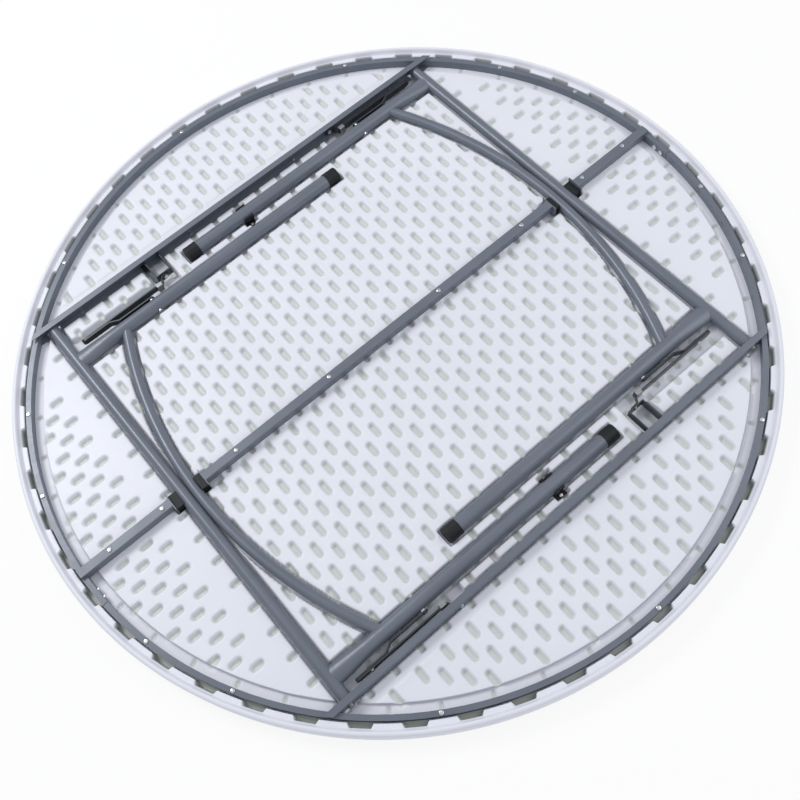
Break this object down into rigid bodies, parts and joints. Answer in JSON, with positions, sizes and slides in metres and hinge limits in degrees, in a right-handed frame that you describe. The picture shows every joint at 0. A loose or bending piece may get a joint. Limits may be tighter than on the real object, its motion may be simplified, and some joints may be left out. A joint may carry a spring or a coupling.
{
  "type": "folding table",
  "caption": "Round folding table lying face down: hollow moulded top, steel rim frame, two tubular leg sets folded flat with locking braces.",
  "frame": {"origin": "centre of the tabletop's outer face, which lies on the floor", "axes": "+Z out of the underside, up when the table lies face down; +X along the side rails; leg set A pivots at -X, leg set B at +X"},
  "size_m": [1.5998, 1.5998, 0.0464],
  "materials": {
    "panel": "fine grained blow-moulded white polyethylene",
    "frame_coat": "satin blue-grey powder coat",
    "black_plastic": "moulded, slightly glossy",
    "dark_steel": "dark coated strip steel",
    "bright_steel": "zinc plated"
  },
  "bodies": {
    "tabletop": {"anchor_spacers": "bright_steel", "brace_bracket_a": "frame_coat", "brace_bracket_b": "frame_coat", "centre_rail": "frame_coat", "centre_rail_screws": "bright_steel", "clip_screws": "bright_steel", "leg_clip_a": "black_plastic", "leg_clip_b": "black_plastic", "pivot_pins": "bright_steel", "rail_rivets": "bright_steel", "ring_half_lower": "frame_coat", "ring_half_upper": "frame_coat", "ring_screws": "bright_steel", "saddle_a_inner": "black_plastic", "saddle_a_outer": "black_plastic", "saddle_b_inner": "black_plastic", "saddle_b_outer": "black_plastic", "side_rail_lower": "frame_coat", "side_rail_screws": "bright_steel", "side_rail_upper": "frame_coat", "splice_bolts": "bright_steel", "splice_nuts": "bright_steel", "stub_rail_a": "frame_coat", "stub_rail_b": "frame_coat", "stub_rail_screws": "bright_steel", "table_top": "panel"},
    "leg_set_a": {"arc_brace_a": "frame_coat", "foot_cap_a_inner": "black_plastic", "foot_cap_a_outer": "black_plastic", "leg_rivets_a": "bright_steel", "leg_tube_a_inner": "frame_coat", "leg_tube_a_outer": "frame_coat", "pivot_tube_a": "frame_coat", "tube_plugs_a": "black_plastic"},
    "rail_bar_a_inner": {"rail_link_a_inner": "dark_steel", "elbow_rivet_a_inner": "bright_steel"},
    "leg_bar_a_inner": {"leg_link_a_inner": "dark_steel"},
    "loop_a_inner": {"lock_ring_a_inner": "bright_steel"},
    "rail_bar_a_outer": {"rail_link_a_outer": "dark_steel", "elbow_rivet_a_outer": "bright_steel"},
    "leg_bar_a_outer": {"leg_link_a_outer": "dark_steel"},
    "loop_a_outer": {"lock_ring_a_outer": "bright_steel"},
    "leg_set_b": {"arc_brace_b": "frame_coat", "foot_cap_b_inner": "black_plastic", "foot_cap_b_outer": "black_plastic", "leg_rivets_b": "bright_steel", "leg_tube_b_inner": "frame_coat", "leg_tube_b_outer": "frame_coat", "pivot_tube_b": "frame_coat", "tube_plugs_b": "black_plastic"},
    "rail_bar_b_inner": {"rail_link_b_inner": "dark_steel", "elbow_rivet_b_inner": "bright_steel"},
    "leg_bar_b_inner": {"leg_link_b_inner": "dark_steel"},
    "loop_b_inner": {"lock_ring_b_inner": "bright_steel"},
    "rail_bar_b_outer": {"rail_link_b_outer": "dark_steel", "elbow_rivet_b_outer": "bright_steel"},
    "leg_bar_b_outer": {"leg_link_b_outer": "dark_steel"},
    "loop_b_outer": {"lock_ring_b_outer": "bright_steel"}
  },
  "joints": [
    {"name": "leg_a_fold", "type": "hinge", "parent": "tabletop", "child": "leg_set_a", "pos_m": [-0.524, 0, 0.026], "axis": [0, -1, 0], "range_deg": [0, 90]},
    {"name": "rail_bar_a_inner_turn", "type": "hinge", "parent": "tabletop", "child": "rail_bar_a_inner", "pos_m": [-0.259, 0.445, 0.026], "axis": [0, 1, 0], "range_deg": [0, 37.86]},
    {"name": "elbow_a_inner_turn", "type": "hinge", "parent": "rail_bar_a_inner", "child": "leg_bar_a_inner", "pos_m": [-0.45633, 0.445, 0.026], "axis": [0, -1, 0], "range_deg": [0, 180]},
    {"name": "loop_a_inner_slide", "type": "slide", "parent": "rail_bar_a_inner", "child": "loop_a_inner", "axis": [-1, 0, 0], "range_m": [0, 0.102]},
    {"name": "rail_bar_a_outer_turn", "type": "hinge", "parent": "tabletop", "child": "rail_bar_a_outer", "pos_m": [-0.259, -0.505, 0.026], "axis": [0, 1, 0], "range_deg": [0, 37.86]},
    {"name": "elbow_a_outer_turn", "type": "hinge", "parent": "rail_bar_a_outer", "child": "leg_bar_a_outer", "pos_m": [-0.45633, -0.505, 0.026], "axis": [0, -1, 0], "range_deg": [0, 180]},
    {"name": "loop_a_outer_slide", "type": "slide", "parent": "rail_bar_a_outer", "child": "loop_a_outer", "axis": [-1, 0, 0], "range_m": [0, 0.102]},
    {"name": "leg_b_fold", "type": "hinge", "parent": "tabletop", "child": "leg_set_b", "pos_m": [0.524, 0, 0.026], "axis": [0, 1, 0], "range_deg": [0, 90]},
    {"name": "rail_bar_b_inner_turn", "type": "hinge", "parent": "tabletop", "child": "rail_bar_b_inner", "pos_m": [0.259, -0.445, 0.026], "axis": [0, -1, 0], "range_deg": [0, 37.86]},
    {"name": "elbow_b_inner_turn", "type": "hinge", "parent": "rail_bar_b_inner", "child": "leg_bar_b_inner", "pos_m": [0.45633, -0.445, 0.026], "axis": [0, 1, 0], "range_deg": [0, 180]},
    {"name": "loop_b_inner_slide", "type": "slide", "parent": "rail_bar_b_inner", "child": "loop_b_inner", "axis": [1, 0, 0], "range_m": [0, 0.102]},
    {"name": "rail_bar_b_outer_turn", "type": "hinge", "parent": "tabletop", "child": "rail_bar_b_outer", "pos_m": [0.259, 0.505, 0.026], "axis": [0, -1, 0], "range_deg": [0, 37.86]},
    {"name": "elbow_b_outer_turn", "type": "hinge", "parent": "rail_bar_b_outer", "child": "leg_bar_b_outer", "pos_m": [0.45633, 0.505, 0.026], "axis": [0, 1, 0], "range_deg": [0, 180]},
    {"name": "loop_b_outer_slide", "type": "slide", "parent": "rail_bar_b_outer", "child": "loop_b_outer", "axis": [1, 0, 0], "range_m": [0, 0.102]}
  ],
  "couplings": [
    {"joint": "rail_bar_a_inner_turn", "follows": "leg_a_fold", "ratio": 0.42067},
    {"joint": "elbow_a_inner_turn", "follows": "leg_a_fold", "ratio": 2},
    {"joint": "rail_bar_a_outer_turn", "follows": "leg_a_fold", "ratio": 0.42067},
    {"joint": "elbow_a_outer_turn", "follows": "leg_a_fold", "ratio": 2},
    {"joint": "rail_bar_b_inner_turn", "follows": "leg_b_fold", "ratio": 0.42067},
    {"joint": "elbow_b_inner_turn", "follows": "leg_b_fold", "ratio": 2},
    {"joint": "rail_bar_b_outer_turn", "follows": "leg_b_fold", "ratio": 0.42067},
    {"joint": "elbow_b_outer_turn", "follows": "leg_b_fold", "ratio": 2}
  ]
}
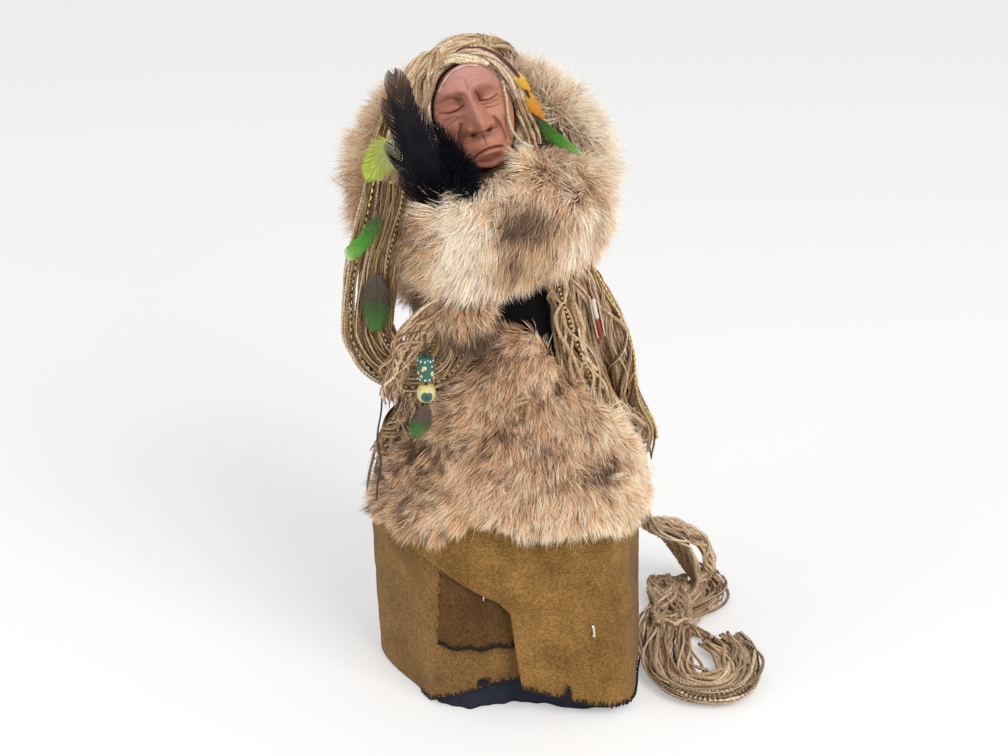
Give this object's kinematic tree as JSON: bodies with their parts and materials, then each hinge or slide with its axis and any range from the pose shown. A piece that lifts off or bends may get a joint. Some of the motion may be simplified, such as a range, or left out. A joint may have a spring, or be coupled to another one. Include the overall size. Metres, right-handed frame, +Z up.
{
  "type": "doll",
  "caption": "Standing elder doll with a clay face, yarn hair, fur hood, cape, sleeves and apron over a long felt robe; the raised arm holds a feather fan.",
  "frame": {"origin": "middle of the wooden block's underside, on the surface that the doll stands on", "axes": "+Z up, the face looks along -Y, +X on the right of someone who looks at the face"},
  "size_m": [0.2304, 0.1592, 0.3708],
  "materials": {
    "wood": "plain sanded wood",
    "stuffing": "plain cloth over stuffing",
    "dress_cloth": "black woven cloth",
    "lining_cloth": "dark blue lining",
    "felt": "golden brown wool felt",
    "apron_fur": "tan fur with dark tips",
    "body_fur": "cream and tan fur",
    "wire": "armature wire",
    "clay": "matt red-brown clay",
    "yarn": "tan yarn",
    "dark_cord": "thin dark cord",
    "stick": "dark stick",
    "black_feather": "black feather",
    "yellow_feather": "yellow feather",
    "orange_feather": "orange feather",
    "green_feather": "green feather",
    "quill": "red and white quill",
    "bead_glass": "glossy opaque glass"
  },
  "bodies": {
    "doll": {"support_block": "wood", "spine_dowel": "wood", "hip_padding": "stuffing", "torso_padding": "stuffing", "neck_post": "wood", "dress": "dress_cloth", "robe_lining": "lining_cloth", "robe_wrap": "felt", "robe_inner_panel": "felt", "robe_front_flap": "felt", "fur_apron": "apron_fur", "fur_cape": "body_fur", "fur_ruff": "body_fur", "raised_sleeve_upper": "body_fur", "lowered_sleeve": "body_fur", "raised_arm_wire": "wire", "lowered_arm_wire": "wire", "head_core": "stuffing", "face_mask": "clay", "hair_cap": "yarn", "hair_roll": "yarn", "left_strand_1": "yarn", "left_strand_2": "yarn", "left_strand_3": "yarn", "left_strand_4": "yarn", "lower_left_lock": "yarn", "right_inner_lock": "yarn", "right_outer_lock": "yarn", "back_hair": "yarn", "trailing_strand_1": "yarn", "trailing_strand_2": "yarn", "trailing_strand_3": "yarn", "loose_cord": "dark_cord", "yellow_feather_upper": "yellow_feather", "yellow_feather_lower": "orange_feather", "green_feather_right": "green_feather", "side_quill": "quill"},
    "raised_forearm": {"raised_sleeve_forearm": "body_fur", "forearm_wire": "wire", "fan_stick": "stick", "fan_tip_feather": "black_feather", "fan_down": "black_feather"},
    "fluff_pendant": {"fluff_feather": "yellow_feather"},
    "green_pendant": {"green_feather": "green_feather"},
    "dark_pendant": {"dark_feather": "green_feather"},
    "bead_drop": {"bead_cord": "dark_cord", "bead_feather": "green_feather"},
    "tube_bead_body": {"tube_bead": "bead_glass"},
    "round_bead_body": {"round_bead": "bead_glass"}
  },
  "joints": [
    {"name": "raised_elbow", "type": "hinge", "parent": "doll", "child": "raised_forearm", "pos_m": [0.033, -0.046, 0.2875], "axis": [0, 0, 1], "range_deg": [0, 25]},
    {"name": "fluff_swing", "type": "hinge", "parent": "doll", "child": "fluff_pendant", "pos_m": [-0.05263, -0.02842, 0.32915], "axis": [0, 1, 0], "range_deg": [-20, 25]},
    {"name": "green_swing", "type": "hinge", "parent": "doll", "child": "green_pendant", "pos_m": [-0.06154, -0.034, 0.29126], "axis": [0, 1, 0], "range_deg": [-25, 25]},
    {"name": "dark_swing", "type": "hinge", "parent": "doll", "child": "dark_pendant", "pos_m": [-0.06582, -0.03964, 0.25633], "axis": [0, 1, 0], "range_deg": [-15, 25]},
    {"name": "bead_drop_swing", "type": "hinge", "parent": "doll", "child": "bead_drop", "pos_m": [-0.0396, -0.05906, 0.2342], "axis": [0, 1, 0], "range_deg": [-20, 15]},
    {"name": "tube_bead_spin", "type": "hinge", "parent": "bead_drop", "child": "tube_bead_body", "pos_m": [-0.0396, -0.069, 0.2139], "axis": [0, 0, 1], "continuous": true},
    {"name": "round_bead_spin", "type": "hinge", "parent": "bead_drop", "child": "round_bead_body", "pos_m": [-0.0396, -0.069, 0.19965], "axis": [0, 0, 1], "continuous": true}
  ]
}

----

**The problem**
Filter the data, keeping only the lines that contain "this".

**Result of the task**
Break this object down into rigid bodies, parts and joints. Answer in JSON, with positions, sizes and slides in metres and hinge limits in degrees, in a right-handed frame that you describe. The picture shows every joint at 0. A loose or bending piece may get a joint. Limits may be tighter than on the real object, its motion may be simplified, and some joints may be left out. A joint may carry a spring or a coupling.
Give this object's kinematic tree as JSON: bodies with their parts and materials, then each hinge or slide with its axis and any range from the pose shown. A piece that lifts off or bends may get a joint. Some of the motion may be simplified, such as a range, or left out. A joint may have a spring, or be coupled to another one. Include the overall size. Metres, right-handed frame, +Z up.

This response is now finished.